Healthcare

Nashville nurse on latest COVID-19 surge: 'It is so much worse this time'

A Nashville nurse wrote an op-ed in the Scientific American detailing her experience as a nurse during the pandemic, saying the current wave of delta cases is much worse than what she experienced last year. 

"It is so much worse this time. We all have so much less to give. We are still bearing the fresh and heavy grief of the past year and trying to find somewhere to put all this anger. But the patients don't stop coming," Kathryn Ivey, a critical care nurse at a medical center in Nashville, said.

"The numbers are higher now than they've ever been, the patients coming in younger and sicker. Death is at my shoulder again, as silent as he is relentless," she said. 

All around the country hospitals have been overrun with cases of the delta variant, which caused the Centers for Disease Control and Prevention to tell even fully vaccinated individuals to wear masks indoors. 

Idaho has to ration care and prioritize healthy people who are more likely to recover due to lack of resources. 

Ivey describes how difficult the past year has been as a nurse, seeing death constantly in the intensive care unit and having to make late-night calls to families to tell them their loved one wasn't going to make it. 

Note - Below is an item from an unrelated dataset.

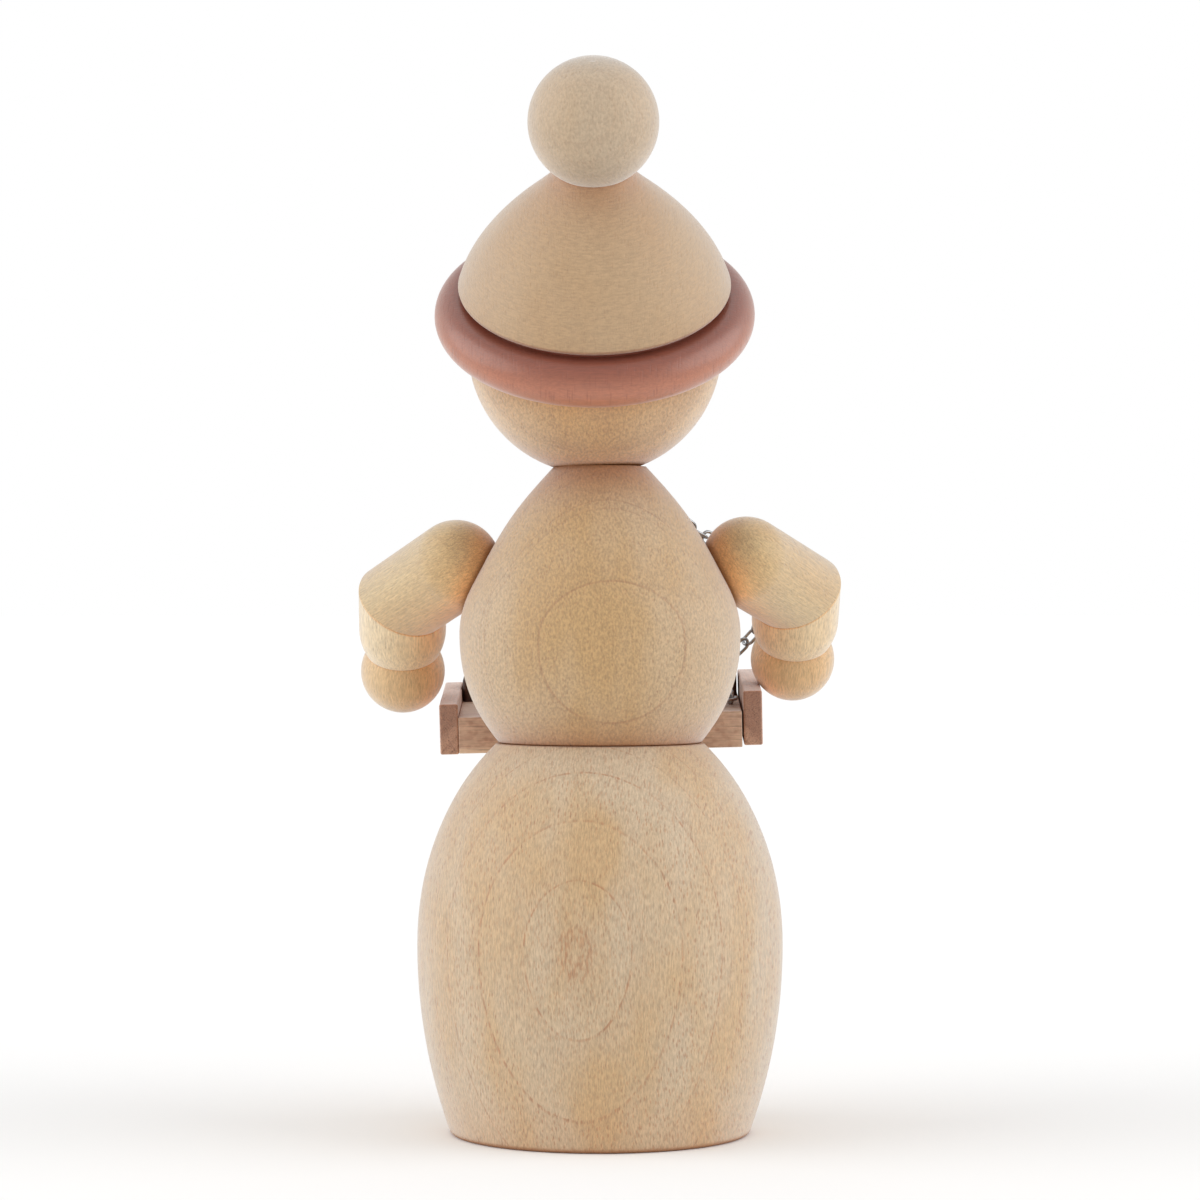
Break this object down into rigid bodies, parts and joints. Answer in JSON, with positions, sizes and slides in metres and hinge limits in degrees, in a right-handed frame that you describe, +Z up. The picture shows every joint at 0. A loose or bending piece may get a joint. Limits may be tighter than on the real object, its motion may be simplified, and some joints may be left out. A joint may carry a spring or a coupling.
{
  "type": "turned wooden snowman figurine",
  "caption": "Turned natural-wood snowman in a bobble hat, its mitred arms holding a small tray with dark blocks and a fine steel chain.",
  "frame": {"origin": "middle of the underside of the base, on the axis that the body was turned about", "axes": "+Z up along the body's turning axis; the figure faces -Y; +X is the figure's own left"},
  "size_m": [0.0587, 0.0579, 0.1247],
  "materials": {
    "body_maple": "oiled natural maple with fine dark flecks",
    "belly_maple": "oiled natural maple, faintly curled",
    "head_maple": "oiled natural maple",
    "crown_maple": "smooth natural maple",
    "pompom_maple": "smooth natural maple",
    "arm_beech": "natural beech",
    "dowel_beech": "raw beech",
    "brim_pearwood": "steamed pear wood with a soft gloss",
    "tray_pearwood": "steamed pear wood",
    "dark_wood": "dark stained wood",
    "black_wood": "black stained wood",
    "chain_steel": "bright fine steel wire"
  },
  "bodies": {
    "root": {"buttons": "black_wood", "chest_pin": "chain_steel", "hat_brim": "brim_pearwood", "hat_crown": "crown_maple", "hat_dowel": "dowel_beech", "hat_pompom": "pompom_maple", "head": "head_maple", "left_elbow_dowel": "dowel_beech", "left_eye": "black_wood", "left_forearm": "arm_beech", "left_hand": "arm_beech", "left_hand_dowel": "dowel_beech", "left_shoulder_dowel": "dowel_beech", "left_upper_arm": "arm_beech", "lower_body": "body_maple", "lower_chain": "chain_steel", "neck_dowel": "dowel_beech", "nose": "brim_pearwood", "pompom_dowel": "dowel_beech", "right_elbow_dowel": "dowel_beech", "right_eye": "black_wood", "right_forearm": "arm_beech", "right_hand": "arm_beech", "right_hand_dowel": "dowel_beech", "right_shoulder_dowel": "dowel_beech", "right_upper_arm": "arm_beech", "sleeve_pin": "chain_steel", "tray_blocks": "dark_wood", "tray_dowel": "dowel_beech", "tray_floor": "tray_pearwood", "tray_front_board": "tray_pearwood", "tray_left_board": "tray_pearwood", "tray_right_board": "tray_pearwood", "upper_body": "belly_maple", "upper_chain": "chain_steel", "waist_dowel": "dowel_beech"}
  },
  "joints": []
}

She said in the spring when cases went down she "realized how many people normally survive the ICU" and felt the "things I did mattered; my actions actually saved lives."

Since the spring, cases have risen around the country, prompting states to implement mask mandates and companies to implement vaccine mandates. 

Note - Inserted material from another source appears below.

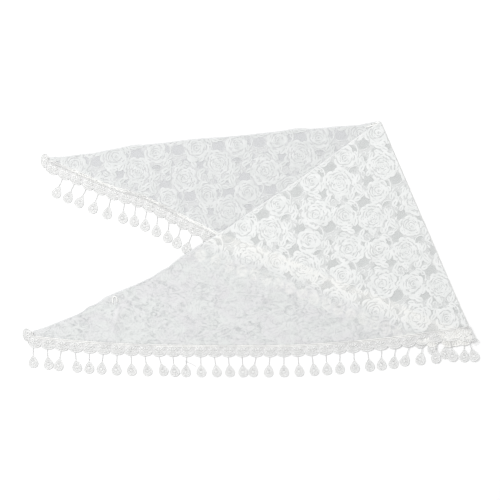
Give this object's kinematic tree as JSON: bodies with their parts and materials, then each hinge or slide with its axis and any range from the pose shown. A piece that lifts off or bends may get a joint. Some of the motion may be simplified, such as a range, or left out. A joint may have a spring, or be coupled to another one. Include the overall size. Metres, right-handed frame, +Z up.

"I don't know what to say that will make people listen to us, to take the basic steps such as masks and vaccination that could be our way out of this nightmare. I wish I could snap so many people out of their selfish stupor, but I can't, so I get to watch instead as people learn the hard way," Ivey said. 

Tennessee has had more than 1.1 million COVID-19 cases throughout the pandemic and more than 14,000 deaths, according to data from Johns Hopkins University.